Aim of the task
Below are records; reproduce exactly the lines from the one that has "Write part 2" through the one that has "(-104, 5.0), (-110, 10.0)]", ends included, and nothing more.

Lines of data
******
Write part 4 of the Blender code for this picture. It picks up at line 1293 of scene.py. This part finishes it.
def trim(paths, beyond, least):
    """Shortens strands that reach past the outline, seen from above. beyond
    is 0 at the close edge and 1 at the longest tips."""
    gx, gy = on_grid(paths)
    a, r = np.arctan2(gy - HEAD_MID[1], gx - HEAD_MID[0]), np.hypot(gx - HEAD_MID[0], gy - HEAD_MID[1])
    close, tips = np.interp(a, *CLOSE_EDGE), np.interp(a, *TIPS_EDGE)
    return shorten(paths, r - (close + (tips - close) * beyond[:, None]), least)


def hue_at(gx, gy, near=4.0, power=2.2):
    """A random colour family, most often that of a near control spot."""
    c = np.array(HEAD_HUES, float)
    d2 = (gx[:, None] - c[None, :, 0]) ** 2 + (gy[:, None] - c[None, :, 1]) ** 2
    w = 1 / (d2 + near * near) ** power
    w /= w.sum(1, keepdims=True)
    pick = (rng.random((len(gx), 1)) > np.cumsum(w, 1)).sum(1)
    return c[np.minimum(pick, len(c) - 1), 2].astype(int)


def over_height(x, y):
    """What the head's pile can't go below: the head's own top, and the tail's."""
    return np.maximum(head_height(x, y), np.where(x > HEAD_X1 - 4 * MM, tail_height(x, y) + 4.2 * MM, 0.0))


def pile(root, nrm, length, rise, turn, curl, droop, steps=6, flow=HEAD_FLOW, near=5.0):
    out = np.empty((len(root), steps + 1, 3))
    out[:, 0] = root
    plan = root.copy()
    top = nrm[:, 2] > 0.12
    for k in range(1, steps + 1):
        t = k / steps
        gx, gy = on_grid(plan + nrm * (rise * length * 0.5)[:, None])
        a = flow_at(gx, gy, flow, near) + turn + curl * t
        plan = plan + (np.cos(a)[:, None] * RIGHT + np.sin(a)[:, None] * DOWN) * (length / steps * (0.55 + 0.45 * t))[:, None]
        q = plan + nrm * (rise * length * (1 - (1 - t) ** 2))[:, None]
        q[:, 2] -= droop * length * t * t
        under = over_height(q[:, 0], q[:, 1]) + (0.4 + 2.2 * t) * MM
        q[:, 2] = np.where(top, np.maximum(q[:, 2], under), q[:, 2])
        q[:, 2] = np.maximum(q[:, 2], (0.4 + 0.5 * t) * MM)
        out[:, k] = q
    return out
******
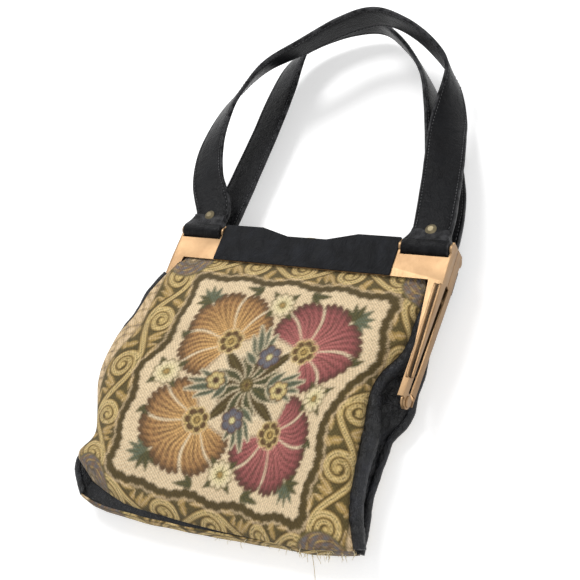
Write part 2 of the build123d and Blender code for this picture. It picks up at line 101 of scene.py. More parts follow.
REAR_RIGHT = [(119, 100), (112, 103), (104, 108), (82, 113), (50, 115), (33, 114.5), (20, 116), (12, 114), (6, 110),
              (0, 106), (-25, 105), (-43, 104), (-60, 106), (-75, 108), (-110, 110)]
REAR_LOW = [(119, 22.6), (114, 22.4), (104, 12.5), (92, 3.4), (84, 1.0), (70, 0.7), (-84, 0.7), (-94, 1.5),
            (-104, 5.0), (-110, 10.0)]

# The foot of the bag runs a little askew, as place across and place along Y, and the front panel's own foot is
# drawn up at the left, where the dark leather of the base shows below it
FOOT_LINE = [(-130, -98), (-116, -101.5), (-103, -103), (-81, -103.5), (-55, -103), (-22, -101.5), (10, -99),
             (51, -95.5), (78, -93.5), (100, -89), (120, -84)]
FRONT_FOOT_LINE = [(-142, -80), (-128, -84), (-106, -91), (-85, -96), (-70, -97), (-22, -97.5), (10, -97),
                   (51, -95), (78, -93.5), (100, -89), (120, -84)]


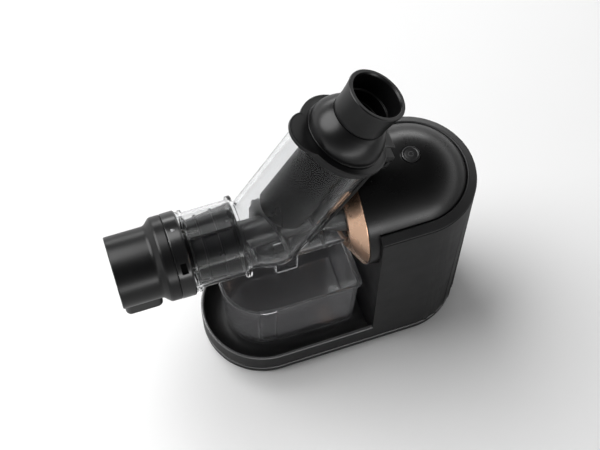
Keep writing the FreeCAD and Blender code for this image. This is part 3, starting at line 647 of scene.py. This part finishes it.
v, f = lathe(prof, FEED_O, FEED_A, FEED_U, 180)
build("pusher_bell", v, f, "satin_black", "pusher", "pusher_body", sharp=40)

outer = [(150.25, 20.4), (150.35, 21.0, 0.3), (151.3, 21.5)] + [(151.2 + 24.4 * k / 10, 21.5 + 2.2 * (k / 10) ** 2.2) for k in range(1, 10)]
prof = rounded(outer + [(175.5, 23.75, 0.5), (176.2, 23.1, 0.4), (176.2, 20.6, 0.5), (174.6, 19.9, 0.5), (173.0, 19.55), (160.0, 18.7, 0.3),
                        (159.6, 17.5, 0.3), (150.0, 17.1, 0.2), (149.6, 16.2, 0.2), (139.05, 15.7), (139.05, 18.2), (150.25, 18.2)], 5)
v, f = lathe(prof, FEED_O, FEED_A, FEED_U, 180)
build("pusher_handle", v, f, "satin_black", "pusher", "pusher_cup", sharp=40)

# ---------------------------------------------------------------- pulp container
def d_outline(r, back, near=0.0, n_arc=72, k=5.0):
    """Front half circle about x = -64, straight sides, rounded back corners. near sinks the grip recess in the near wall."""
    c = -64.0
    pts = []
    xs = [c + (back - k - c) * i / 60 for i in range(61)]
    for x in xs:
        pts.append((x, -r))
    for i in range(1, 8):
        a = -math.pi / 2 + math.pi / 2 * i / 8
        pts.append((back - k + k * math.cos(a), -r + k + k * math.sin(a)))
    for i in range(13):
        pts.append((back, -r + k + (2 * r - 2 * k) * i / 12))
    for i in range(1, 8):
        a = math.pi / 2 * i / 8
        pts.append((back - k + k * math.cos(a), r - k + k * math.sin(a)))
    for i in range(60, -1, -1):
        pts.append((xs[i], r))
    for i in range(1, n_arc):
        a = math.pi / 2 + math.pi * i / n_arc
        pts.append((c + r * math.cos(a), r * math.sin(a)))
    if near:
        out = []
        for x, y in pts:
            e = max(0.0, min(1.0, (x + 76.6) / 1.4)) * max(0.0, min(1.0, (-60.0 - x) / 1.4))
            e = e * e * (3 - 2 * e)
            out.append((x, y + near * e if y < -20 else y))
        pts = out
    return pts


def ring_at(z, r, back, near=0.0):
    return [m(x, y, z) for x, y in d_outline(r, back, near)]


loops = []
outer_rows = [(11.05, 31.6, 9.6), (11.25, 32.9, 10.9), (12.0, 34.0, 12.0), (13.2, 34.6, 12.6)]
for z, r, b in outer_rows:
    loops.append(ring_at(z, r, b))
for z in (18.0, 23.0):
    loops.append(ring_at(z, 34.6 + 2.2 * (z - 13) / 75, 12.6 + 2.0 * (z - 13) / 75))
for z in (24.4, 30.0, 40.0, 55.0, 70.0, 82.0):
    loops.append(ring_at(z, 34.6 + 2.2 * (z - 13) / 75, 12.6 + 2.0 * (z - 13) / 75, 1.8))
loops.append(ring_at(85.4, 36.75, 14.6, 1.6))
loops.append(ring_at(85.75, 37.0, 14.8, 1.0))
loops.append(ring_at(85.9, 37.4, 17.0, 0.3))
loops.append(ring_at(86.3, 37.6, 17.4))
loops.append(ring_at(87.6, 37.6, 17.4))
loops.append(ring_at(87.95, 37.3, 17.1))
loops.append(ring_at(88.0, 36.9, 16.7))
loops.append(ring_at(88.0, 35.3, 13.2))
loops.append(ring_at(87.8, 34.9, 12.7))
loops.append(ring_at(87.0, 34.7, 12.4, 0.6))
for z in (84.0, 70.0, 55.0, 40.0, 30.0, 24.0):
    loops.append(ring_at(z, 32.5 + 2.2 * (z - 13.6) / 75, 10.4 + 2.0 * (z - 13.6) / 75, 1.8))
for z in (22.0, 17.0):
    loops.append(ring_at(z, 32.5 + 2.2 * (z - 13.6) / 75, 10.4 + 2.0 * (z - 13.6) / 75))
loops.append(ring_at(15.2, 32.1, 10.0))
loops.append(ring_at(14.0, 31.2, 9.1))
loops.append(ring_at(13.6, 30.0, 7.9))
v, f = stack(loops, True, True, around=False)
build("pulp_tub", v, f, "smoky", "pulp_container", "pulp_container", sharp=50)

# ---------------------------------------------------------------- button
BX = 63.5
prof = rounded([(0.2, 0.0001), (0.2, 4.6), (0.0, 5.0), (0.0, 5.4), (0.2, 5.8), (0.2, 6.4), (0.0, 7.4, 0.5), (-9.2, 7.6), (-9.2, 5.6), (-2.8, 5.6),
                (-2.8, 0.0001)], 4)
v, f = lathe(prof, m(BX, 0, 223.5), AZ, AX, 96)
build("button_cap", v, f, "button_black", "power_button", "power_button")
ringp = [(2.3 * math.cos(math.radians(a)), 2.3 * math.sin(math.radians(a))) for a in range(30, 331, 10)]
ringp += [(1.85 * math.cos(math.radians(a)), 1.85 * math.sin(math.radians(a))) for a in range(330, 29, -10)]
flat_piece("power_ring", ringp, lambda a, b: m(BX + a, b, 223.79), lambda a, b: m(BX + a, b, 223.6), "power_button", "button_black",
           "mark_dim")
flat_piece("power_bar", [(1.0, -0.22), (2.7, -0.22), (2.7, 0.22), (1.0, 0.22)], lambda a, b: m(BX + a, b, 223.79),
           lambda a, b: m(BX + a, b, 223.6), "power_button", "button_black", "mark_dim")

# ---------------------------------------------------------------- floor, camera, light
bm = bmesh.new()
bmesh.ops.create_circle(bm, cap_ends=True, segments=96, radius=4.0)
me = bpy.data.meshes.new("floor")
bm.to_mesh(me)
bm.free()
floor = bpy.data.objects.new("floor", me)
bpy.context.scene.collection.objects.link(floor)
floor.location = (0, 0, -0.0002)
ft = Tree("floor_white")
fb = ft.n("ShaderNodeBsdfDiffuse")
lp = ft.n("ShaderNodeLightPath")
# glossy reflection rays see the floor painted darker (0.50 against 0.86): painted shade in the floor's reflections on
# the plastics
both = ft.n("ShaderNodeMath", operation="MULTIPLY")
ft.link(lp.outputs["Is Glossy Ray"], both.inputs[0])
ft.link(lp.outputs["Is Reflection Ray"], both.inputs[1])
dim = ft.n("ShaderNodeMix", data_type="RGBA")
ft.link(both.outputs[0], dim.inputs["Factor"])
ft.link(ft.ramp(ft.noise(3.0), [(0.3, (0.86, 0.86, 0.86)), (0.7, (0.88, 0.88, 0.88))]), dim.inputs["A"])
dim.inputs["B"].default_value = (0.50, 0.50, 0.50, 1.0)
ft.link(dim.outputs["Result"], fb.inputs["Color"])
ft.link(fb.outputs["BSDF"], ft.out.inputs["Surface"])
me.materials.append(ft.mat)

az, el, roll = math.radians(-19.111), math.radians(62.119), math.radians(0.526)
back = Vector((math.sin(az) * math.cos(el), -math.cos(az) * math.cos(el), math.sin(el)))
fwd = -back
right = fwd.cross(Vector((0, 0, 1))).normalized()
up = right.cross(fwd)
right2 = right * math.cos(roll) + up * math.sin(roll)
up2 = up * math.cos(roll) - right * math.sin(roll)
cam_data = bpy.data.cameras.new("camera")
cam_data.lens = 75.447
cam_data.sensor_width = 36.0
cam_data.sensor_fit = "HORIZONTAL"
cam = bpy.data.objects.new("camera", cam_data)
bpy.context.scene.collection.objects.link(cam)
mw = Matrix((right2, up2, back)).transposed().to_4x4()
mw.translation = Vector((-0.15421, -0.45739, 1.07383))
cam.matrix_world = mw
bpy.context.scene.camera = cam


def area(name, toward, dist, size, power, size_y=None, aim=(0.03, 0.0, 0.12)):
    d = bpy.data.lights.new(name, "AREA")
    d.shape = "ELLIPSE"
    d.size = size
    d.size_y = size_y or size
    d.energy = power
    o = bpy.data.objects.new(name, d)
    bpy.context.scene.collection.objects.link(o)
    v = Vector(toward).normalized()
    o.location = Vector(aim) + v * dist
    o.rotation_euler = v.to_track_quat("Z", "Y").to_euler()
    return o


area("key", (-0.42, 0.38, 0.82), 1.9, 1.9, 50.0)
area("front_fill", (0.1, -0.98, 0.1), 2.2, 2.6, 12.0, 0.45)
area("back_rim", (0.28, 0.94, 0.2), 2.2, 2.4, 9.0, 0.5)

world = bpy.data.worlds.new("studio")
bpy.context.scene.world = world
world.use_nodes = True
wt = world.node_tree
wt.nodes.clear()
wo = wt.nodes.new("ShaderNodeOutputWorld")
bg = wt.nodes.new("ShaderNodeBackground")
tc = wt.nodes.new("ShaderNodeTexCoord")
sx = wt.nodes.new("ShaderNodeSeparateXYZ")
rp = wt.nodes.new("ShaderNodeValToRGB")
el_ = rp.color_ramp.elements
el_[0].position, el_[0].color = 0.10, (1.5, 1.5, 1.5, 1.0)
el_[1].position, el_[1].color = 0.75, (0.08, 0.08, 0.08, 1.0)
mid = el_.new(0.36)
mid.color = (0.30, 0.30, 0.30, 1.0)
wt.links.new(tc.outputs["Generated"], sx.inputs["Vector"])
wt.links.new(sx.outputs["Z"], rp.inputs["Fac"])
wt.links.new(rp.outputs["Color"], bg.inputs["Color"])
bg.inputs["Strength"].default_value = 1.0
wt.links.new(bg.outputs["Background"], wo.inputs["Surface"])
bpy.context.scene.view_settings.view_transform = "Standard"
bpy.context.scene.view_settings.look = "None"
******
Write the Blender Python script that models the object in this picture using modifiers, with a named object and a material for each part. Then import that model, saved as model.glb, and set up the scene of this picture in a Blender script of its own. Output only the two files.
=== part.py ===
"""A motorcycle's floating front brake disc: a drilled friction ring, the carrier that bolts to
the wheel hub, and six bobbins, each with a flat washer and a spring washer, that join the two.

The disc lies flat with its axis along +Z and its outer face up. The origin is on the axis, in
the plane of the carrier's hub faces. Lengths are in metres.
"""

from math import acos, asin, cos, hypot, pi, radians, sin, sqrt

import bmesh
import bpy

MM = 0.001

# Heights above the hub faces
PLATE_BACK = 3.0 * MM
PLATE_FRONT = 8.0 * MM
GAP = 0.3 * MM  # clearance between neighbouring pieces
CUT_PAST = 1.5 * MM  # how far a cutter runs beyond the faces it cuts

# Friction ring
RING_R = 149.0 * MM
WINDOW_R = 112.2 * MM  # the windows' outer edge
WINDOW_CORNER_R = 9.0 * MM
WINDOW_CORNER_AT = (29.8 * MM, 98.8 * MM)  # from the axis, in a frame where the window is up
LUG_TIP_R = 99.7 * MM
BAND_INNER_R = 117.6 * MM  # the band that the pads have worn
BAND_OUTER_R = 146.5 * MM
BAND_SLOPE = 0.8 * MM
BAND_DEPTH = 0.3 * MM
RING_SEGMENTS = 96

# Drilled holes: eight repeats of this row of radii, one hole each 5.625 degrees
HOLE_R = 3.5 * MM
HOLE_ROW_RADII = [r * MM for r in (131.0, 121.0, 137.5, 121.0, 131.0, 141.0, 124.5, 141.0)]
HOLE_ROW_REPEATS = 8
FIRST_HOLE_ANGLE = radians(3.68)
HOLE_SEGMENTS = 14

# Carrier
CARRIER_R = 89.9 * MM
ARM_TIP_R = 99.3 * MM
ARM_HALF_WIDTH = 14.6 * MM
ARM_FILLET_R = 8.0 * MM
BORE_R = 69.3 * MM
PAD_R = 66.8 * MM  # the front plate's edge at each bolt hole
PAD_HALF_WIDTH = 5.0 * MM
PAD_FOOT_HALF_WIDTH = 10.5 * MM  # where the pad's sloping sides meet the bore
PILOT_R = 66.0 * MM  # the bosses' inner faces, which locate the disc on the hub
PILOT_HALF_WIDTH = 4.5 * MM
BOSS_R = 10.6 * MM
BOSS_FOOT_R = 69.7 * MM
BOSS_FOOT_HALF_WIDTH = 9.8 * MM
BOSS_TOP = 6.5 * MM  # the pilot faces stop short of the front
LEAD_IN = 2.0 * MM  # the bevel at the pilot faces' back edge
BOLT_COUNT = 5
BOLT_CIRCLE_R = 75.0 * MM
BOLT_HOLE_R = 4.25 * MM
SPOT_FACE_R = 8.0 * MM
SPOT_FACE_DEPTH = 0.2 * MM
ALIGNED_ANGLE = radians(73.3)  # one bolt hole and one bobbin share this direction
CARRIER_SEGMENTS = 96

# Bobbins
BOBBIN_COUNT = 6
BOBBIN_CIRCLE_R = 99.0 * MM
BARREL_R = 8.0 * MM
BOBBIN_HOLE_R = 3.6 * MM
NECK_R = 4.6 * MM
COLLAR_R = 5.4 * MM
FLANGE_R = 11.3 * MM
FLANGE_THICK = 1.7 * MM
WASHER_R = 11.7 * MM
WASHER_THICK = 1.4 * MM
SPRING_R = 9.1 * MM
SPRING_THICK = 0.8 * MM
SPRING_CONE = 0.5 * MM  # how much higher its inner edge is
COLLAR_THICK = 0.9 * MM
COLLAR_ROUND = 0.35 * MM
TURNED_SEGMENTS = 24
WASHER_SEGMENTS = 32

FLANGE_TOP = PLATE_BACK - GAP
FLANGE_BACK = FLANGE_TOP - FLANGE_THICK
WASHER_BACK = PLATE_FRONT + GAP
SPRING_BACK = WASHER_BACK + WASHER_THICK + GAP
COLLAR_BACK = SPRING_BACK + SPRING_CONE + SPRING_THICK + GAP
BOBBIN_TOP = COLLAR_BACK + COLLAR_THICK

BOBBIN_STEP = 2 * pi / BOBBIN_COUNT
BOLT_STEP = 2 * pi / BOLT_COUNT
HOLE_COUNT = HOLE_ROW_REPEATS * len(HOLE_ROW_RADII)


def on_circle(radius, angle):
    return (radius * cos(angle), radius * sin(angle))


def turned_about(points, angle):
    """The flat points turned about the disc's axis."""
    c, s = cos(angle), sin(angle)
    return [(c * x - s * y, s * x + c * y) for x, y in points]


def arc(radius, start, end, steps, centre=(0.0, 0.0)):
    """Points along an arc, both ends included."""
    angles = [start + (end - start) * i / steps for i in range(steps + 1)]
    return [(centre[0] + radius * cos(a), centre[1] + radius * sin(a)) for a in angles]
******
Complete answer
Write part 2 of the build123d and Blender code for this picture. It picks up at line 101 of scene.py. More parts follow.
REAR_RIGHT = [(119, 100), (112, 103), (104, 108), (82, 113), (50, 115), (33, 114.5), (20, 116), (12, 114), (6, 110),
              (0, 106), (-25, 105), (-43, 104), (-60, 106), (-75, 108), (-110, 110)]
REAR_LOW = [(119, 22.6), (114, 22.4), (104, 12.5), (92, 3.4), (84, 1.0), (70, 0.7), (-84, 0.7), (-94, 1.5),
            (-104, 5.0), (-110, 10.0)]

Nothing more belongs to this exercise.